Copy every line of the listing exactly.

* **Given entries**

[BEGIN]

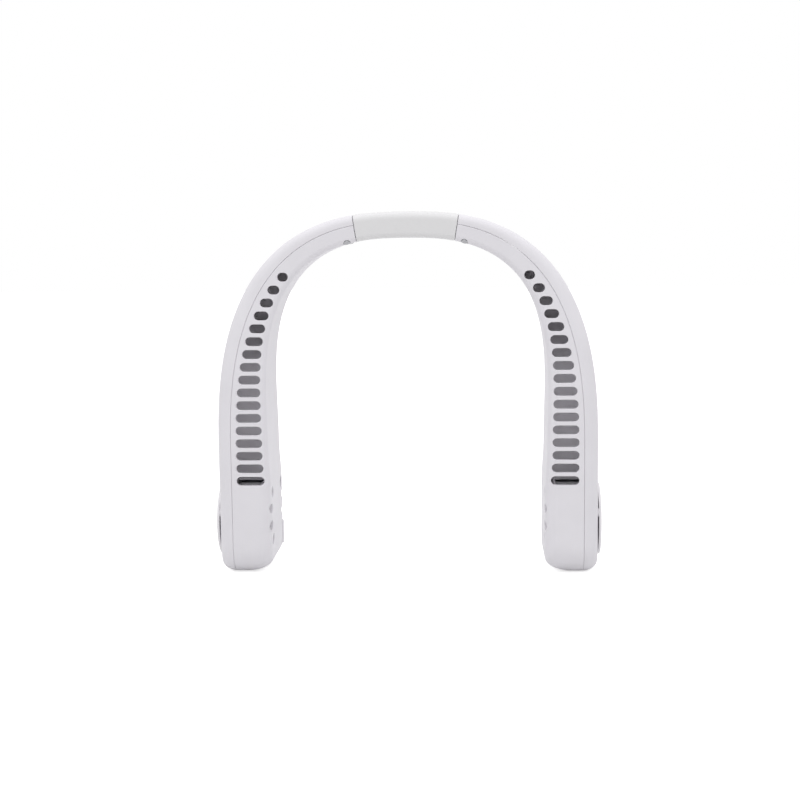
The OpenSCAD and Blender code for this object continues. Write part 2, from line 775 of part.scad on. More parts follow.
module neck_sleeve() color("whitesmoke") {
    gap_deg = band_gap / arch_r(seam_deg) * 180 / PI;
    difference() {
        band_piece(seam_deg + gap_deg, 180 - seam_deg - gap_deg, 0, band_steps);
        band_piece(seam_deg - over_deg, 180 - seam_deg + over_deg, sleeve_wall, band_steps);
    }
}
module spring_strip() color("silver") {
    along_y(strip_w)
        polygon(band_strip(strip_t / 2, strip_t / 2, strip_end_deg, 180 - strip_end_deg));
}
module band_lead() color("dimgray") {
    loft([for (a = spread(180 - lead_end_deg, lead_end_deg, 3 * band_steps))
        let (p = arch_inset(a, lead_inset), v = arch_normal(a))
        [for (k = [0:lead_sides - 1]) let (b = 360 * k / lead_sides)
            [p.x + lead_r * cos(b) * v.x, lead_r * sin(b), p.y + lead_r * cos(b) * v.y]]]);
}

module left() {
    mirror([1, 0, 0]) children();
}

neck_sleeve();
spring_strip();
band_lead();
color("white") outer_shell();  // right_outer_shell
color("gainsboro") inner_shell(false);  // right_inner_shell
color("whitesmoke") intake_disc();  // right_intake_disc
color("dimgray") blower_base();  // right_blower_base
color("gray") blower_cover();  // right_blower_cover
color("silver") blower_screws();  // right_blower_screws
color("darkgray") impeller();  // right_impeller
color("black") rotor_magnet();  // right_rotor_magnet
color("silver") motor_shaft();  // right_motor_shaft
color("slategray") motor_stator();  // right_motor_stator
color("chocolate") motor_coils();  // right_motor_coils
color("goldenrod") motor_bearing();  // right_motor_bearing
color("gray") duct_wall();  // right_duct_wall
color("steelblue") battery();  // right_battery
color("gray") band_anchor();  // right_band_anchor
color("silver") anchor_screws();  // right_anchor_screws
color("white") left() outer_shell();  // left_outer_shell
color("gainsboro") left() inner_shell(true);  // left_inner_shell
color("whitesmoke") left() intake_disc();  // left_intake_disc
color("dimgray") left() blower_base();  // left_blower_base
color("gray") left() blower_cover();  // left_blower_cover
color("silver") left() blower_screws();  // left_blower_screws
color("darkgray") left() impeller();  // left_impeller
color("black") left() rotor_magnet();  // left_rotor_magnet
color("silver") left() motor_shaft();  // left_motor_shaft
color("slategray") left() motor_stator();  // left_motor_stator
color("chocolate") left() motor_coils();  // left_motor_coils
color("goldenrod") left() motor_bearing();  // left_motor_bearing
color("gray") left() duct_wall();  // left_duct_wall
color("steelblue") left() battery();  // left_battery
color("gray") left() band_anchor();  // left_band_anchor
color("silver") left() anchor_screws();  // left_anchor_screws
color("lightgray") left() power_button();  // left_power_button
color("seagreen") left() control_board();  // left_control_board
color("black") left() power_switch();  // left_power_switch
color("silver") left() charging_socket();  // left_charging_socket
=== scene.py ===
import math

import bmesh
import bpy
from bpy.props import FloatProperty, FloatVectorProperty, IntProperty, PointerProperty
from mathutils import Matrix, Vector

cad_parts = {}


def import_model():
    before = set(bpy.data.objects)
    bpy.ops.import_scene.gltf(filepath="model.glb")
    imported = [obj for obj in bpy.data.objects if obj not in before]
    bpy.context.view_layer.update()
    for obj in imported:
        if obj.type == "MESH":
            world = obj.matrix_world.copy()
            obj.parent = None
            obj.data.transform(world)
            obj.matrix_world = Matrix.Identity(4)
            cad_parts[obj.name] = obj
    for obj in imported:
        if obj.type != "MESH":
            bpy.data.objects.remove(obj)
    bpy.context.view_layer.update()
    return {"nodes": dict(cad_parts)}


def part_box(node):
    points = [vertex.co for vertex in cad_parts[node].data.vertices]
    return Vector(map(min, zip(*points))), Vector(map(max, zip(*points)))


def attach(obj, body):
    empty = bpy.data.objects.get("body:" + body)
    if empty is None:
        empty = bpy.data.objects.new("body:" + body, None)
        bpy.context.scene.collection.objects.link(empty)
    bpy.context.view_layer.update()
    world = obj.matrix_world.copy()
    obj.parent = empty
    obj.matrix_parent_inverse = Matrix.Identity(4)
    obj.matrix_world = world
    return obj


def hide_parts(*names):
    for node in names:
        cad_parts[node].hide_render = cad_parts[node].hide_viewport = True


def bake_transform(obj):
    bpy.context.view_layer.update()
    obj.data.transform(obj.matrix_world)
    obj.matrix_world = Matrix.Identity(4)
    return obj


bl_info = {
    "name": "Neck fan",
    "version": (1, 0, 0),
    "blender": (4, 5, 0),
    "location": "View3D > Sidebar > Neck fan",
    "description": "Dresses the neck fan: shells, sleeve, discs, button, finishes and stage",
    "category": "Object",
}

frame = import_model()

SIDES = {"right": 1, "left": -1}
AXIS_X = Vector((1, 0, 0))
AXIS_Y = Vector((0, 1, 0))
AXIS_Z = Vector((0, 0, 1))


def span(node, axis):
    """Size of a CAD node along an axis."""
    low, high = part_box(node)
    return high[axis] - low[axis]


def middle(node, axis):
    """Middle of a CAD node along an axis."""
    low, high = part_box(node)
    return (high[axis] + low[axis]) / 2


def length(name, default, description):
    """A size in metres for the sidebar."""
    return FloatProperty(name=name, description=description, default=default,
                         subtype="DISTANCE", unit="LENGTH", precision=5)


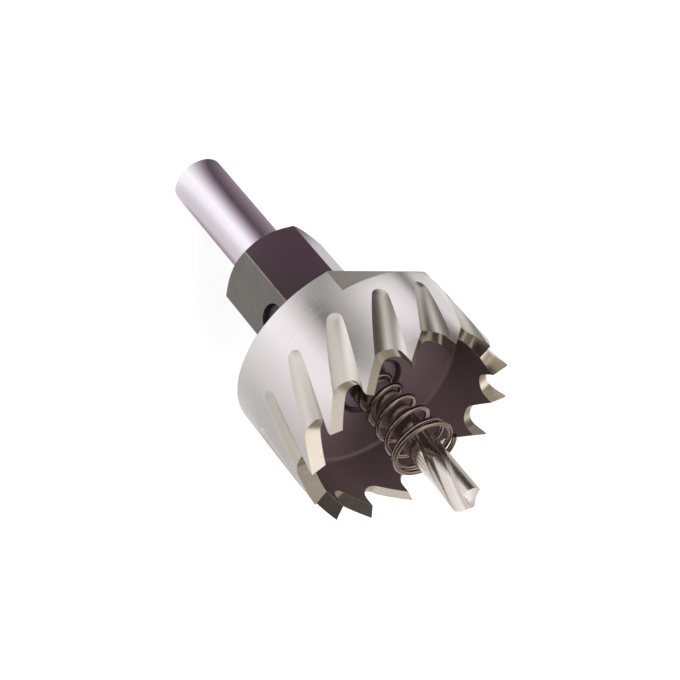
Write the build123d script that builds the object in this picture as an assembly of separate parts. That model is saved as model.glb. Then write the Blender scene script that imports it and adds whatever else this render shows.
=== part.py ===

[END]

* **Full response**
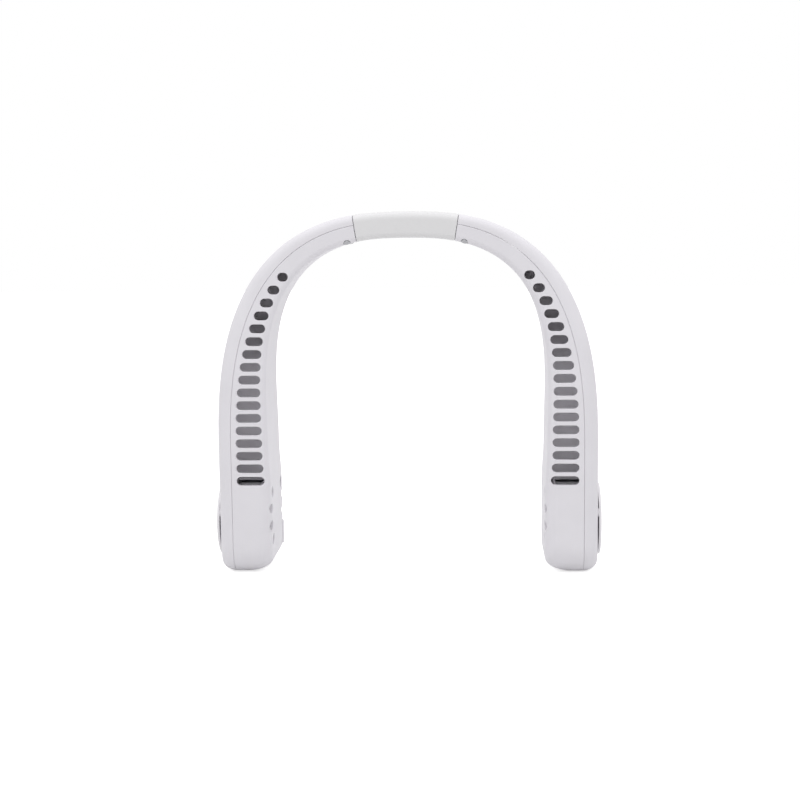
The OpenSCAD and Blender code for this object continues. Write part 2, from line 775 of part.scad on. More parts follow.
module neck_sleeve() color("whitesmoke") {
    gap_deg = band_gap / arch_r(seam_deg) * 180 / PI;
    difference() {
        band_piece(seam_deg + gap_deg, 180 - seam_deg - gap_deg, 0, band_steps);
        band_piece(seam_deg - over_deg, 180 - seam_deg + over_deg, sleeve_wall, band_steps);
    }
}
module spring_strip() color("silver") {
    along_y(strip_w)
        polygon(band_strip(strip_t / 2, strip_t / 2, strip_end_deg, 180 - strip_end_deg));
}
module band_lead() color("dimgray") {
    loft([for (a = spread(180 - lead_end_deg, lead_end_deg, 3 * band_steps))
        let (p = arch_inset(a, lead_inset), v = arch_normal(a))
        [for (k = [0:lead_sides - 1]) let (b = 360 * k / lead_sides)
            [p.x + lead_r * cos(b) * v.x, lead_r * sin(b), p.y + lead_r * cos(b) * v.y]]]);
}

module left() {
    mirror([1, 0, 0]) children();
}

neck_sleeve();
spring_strip();
band_lead();
color("white") outer_shell();  // right_outer_shell
color("gainsboro") inner_shell(false);  // right_inner_shell
color("whitesmoke") intake_disc();  // right_intake_disc
color("dimgray") blower_base();  // right_blower_base
color("gray") blower_cover();  // right_blower_cover
color("silver") blower_screws();  // right_blower_screws
color("darkgray") impeller();  // right_impeller
color("black") rotor_magnet();  // right_rotor_magnet
color("silver") motor_shaft();  // right_motor_shaft
color("slategray") motor_stator();  // right_motor_stator
color("chocolate") motor_coils();  // right_motor_coils
color("goldenrod") motor_bearing();  // right_motor_bearing
color("gray") duct_wall();  // right_duct_wall
color("steelblue") battery();  // right_battery
color("gray") band_anchor();  // right_band_anchor
color("silver") anchor_screws();  // right_anchor_screws
color("white") left() outer_shell();  // left_outer_shell
color("gainsboro") left() inner_shell(true);  // left_inner_shell
color("whitesmoke") left() intake_disc();  // left_intake_disc
color("dimgray") left() blower_base();  // left_blower_base
color("gray") left() blower_cover();  // left_blower_cover
color("silver") left() blower_screws();  // left_blower_screws
color("darkgray") left() impeller();  // left_impeller
color("black") left() rotor_magnet();  // left_rotor_magnet
color("silver") left() motor_shaft();  // left_motor_shaft
color("slategray") left() motor_stator();  // left_motor_stator
color("chocolate") left() motor_coils();  // left_motor_coils
color("goldenrod") left() motor_bearing();  // left_motor_bearing
color("gray") left() duct_wall();  // left_duct_wall
color("steelblue") left() battery();  // left_battery
color("gray") left() band_anchor();  // left_band_anchor
color("silver") left() anchor_screws();  // left_anchor_screws
color("lightgray") left() power_button();  // left_power_button
color("seagreen") left() control_board();  // left_control_board
color("black") left() power_switch();  // left_power_switch
color("silver") left() charging_socket();  // left_charging_socket
=== scene.py ===
import math

import bmesh
import bpy
from bpy.props import FloatProperty, FloatVectorProperty, IntProperty, PointerProperty
from mathutils import Matrix, Vector

cad_parts = {}


def import_model():
    before = set(bpy.data.objects)
    bpy.ops.import_scene.gltf(filepath="model.glb")
    imported = [obj for obj in bpy.data.objects if obj not in before]
    bpy.context.view_layer.update()
    for obj in imported:
        if obj.type == "MESH":
            world = obj.matrix_world.copy()
            obj.parent = None
            obj.data.transform(world)
            obj.matrix_world = Matrix.Identity(4)
            cad_parts[obj.name] = obj
    for obj in imported:
        if obj.type != "MESH":
            bpy.data.objects.remove(obj)
    bpy.context.view_layer.update()
    return {"nodes": dict(cad_parts)}


def part_box(node):
    points = [vertex.co for vertex in cad_parts[node].data.vertices]
    return Vector(map(min, zip(*points))), Vector(map(max, zip(*points)))


def attach(obj, body):
    empty = bpy.data.objects.get("body:" + body)
    if empty is None:
        empty = bpy.data.objects.new("body:" + body, None)
        bpy.context.scene.collection.objects.link(empty)
    bpy.context.view_layer.update()
    world = obj.matrix_world.copy()
    obj.parent = empty
    obj.matrix_parent_inverse = Matrix.Identity(4)
    obj.matrix_world = world
    return obj


def hide_parts(*names):
    for node in names:
        cad_parts[node].hide_render = cad_parts[node].hide_viewport = True


def bake_transform(obj):
    bpy.context.view_layer.update()
    obj.data.transform(obj.matrix_world)
    obj.matrix_world = Matrix.Identity(4)
    return obj


bl_info = {
    "name": "Neck fan",
    "version": (1, 0, 0),
    "blender": (4, 5, 0),
    "location": "View3D > Sidebar > Neck fan",
    "description": "Dresses the neck fan: shells, sleeve, discs, button, finishes and stage",
    "category": "Object",
}

frame = import_model()

SIDES = {"right": 1, "left": -1}
AXIS_X = Vector((1, 0, 0))
AXIS_Y = Vector((0, 1, 0))
AXIS_Z = Vector((0, 0, 1))


def span(node, axis):
    """Size of a CAD node along an axis."""
    low, high = part_box(node)
    return high[axis] - low[axis]


def middle(node, axis):
    """Middle of a CAD node along an axis."""
    low, high = part_box(node)
    return (high[axis] + low[axis]) / 2


def length(name, default, description):
    """A size in metres for the sidebar."""
    return FloatProperty(name=name, description=description, default=default,
                         subtype="DISTANCE", unit="LENGTH", precision=5)


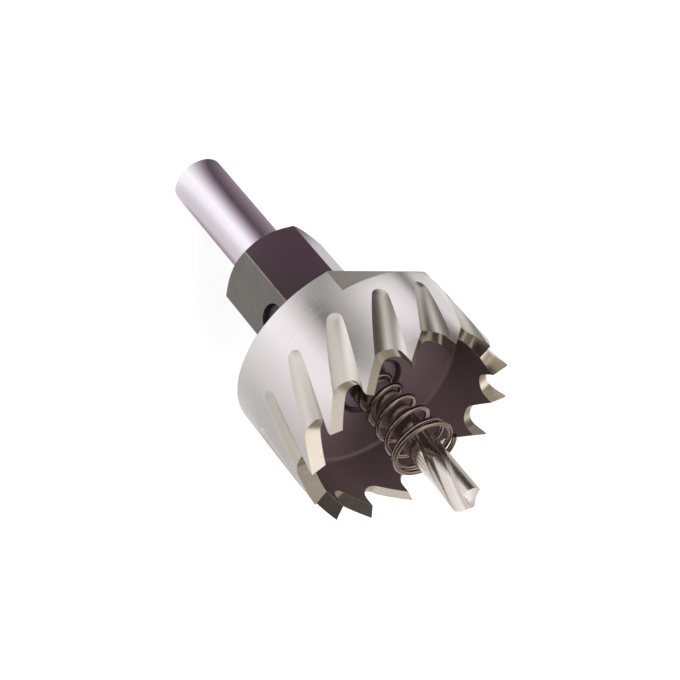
Write the build123d script that builds the object in this picture as an assembly of separate parts. That model is saved as model.glb. Then write the Blender scene script that imports it and adds whatever else this render shows.
=== part.py ===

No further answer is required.